Simon difference between secularism as an ideology which wants to destroy religion and secularity as political practice with the laws as legal mediator without the rule of religion in the public sphere.
Philip thinks religion is fundamental to normative institutions and without that we lapse to a mad place, however that space does not have to be completely religious.  There is no way of doing away with this debate.
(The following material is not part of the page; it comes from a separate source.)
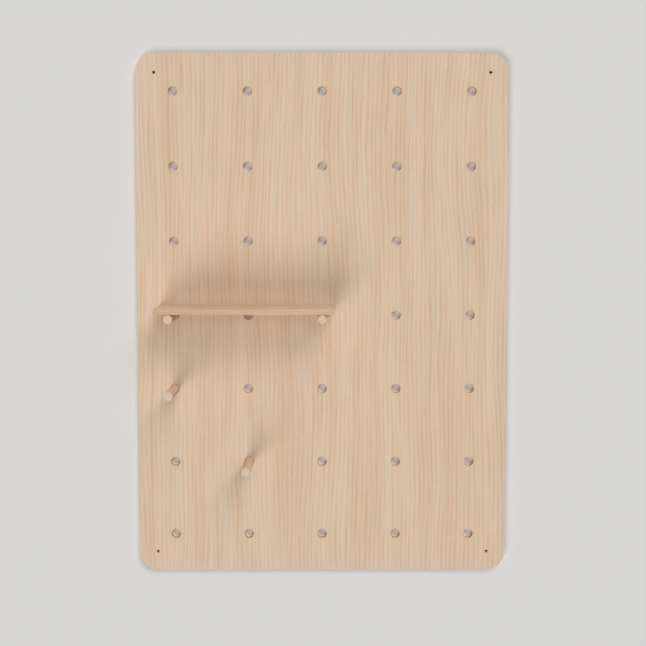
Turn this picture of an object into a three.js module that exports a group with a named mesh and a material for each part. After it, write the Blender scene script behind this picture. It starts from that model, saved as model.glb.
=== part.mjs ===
// Wall pegboard: a drilled wooden board, four loose dowel pegs, and a small shelf that lies
// on two of the pegs. Millimetres, +Z up. The back of the board lies in the plane y = 0, its
// front faces -Y, and the origin is the middle of its back.
import * as THREE from 'three';

// Peg-hole grid, centred on the board
const PITCH = 100;
const COLUMNS = 5;
const ROWS = 7;

// Board, with half a pitch of margin all round the grid
const BOARD_WIDTH = COLUMNS * PITCH;
const BOARD_HEIGHT = ROWS * PITCH;
const BOARD_THICKNESS = 9;
const CORNER_RADIUS = PITCH / 4;
const CORNER_DIVISIONS = 5;

// Pegs, and the holes that they slide in
const PEG_DIAMETER = 12;
const PEG_REACH = 82;
const PEG_CHAMFER = 0.8;
const PEG_SIDES = 32;
const PEG_HOLE_DIAMETER = 12.4;
const PEG_HOLE_SIDES = 32;

// Holes for the wall screws, one in each corner, on the centre of the corner's arc
const SCREW_HOLE_DIAMETER = 4;
const SCREW_HOLE_SIDES = 12;
const SCREW_HOLE_INSET = CORNER_RADIUS;

// Shelf, which ends level with the tips of its pegs
const SHELF_LENGTH = 235;
const SHELF_THICKNESS = 8;
const SHELF_EASE = 0.6;
const SHELF_SHIFT = -1.5;
const RESTING_GAP = 0.3;

// Holes in use, as [column, row] counted from the middle hole, left to right and upwards
const PEG_PLACES = {
  peg_shelf_left: [-2, 0],
  peg_shelf_right: [0, 0],
  peg_middle: [-2, -1],
  peg_lower: [-1, -2],
};

const WOOD = {
  board: { color: 0xd5bda4, roughness: 0.62, metalness: 0 },
  shelf: { color: 0xcdb596, roughness: 0.6, metalness: 0 },
  peg: { color: 0xcfae8a, roughness: 0.55, metalness: 0 },
};

function woodMesh(name, geometry, finish) {
  const mesh = new THREE.Mesh(geometry, new THREE.MeshStandardMaterial(finish));
  mesh.name = name;
  return mesh;
}

// A round hole as a regular polygon whose corners lie on the hole's circle.
function roundHole(x, y, diameter, sides) {
  const corners = [];
  for (let side = 0; side < sides; side += 1) {
    const angle = (2 * Math.PI * side) / sides;
    corners.push(new THREE.Vector2(
      x + (diameter / 2) * Math.cos(angle),
      y + (diameter / 2) * Math.sin(angle),
    ));
  }
  return new THREE.Path(corners);
}

// A rectangle centred on the origin, with its corners rounded.
function roundedRectangle(width, height, radius) {
  const x = width / 2 - radius;
  const y = height / 2 - radius;
  const quarter = Math.PI / 2;
  const outline = new THREE.Shape();
  outline.absarc(x, y, radius, 0, quarter);
  outline.absarc(-x, y, radius, quarter, 2 * quarter);
  outline.absarc(-x, -y, radius, 2 * quarter, 3 * quarter);
  outline.absarc(x, -y, radius, 3 * quarter, 4 * quarter);
  return outline;
}

function drillPegHoles(outline) {
  for (let column = 0; column < COLUMNS; column += 1) {
    for (let row = 0; row < ROWS; row += 1) {
      const x = (column - (COLUMNS - 1) / 2) * PITCH;
      const y = (row - (ROWS - 1) / 2) * PITCH;
      outline.holes.push(roundHole(x, y, PEG_HOLE_DIAMETER, PEG_HOLE_SIDES));
    }
  }
}

function drillScrewHoles(outline) {
  for (const side of [-1, 1]) {
    for (const end of [-1, 1]) {
      const x = side * (BOARD_WIDTH / 2 - SCREW_HOLE_INSET);
      const y = end * (BOARD_HEIGHT / 2 - SCREW_HOLE_INSET);
      outline.holes.push(roundHole(x, y, SCREW_HOLE_DIAMETER, SCREW_HOLE_SIDES));
    }
  }
}

// The outline is drawn flat and pushed out along +Z, so a quarter turn about X stands it up
// with its thickness running from the wall towards -Y.
function makeBoard() {
  const outline = roundedRectangle(BOARD_WIDTH, BOARD_HEIGHT, CORNER_RADIUS);
  drillPegHoles(outline);
  drillScrewHoles(outline);
  const geometry = new THREE.ExtrudeGeometry(outline, {
    depth: BOARD_THICKNESS,
    bevelEnabled: false,
    curveSegments: CORNER_DIVISIONS,
  });
  const board = woodMesh('board', geometry, WOOD.board);
  board.rotation.x = Math.PI / 2;
  return board;
}

// A dowel with chamfered ends. It is turned about the Y axis, with its inner end level with
// the back of the board.
function makePeg(name, column, row) {
  const radius = PEG_DIAMETER / 2;
  const tip = -(BOARD_THICKNESS + PEG_REACH);
  const profile = [
    new THREE.Vector2(0, tip),
    new THREE.Vector2(radius - PEG_CHAMFER, tip),
    new THREE.Vector2(radius, tip + PEG_CHAMFER),
    new THREE.Vector2(radius, -PEG_CHAMFER),
    new THREE.Vector2(radius - PEG_CHAMFER, 0),
    new THREE.Vector2(0, 0),
  ];
  const peg = woodMesh(name, new THREE.LatheGeometry(profile, PEG_SIDES), WOOD.peg);
  peg.position.set(column * PITCH, 0, row * PITCH);
  return peg;
}

// The shelf's end profile is pushed along its length. Its long edges are eased, it lies on
// the two shelf pegs and its back edge is against the board.
function makeShelf() {
  const depth = PEG_REACH - RESTING_GAP;
  const profile = roundedRectangle(SHELF_THICKNESS, depth, SHELF_EASE);
  const geometry = new THREE.ExtrudeGeometry(profile, {
    depth: SHELF_LENGTH,
    bevelEnabled: false,
    curveSegments: 1,
  });
  const shelf = woodMesh('shelf', geometry, WOOD.shelf);
  const [leftColumn, row] = PEG_PLACES.peg_shelf_left;
  const [rightColumn] = PEG_PLACES.peg_shelf_right;
  const middle = ((leftColumn + rightColumn) / 2) * PITCH + SHELF_SHIFT;
  shelf.rotation.y = Math.PI / 2;
  shelf.position.set(
    middle - SHELF_LENGTH / 2,
    -(BOARD_THICKNESS + RESTING_GAP + depth / 2),
    row * PITCH + PEG_DIAMETER / 2 + RESTING_GAP + SHELF_THICKNESS / 2,
  );
  return shelf;
}

const pegboard = new THREE.Group();
pegboard.add(makeBoard());
pegboard.add(makeShelf());
for (const [name, [column, row]] of Object.entries(PEG_PLACES)) {
  pegboard.add(makePeg(name, column, row));
}

export default pegboard;
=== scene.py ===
import math

import bmesh
import bpy
from mathutils import Matrix, Vector


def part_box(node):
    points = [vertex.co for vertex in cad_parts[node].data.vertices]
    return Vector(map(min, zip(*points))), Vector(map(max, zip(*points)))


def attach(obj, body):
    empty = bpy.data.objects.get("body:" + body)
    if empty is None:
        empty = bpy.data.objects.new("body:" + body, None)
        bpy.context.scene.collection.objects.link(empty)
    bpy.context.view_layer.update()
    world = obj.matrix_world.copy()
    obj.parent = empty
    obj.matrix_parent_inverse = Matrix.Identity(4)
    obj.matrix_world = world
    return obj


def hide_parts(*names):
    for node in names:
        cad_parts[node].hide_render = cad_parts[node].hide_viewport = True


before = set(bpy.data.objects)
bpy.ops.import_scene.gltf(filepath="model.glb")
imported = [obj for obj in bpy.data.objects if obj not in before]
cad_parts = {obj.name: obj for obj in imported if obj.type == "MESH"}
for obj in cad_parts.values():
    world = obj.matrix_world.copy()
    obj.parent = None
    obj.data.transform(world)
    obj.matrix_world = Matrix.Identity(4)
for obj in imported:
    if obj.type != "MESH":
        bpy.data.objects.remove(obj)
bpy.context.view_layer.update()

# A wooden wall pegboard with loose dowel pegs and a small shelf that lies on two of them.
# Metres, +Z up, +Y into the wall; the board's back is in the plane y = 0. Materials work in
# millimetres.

BOARD_LOW, BOARD_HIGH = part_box("board")
BOARD_THICKNESS = BOARD_HIGH.y - BOARD_LOW.y
PEG_NODES = ("peg_shelf_left", "peg_shelf_right", "peg_middle", "peg_lower")
MM = 1000.0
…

Linda  is not happy with the US idea that religion and the state should be different OK from them as its how they state but would not work in Europe
Philip something always rules something always governs and it indoctrinates you.  Liberalism as much as anything else.  What is credible any more?   Its not just religion which has problems.  We have to have a meta narrative, the question is what is it?  Liberalism has and is failing so what replaces it?  Learning of other religions and its a bit like the Middle Ages at the moment where the three languages of book came together but it mustn’t be a pick and choose relationship.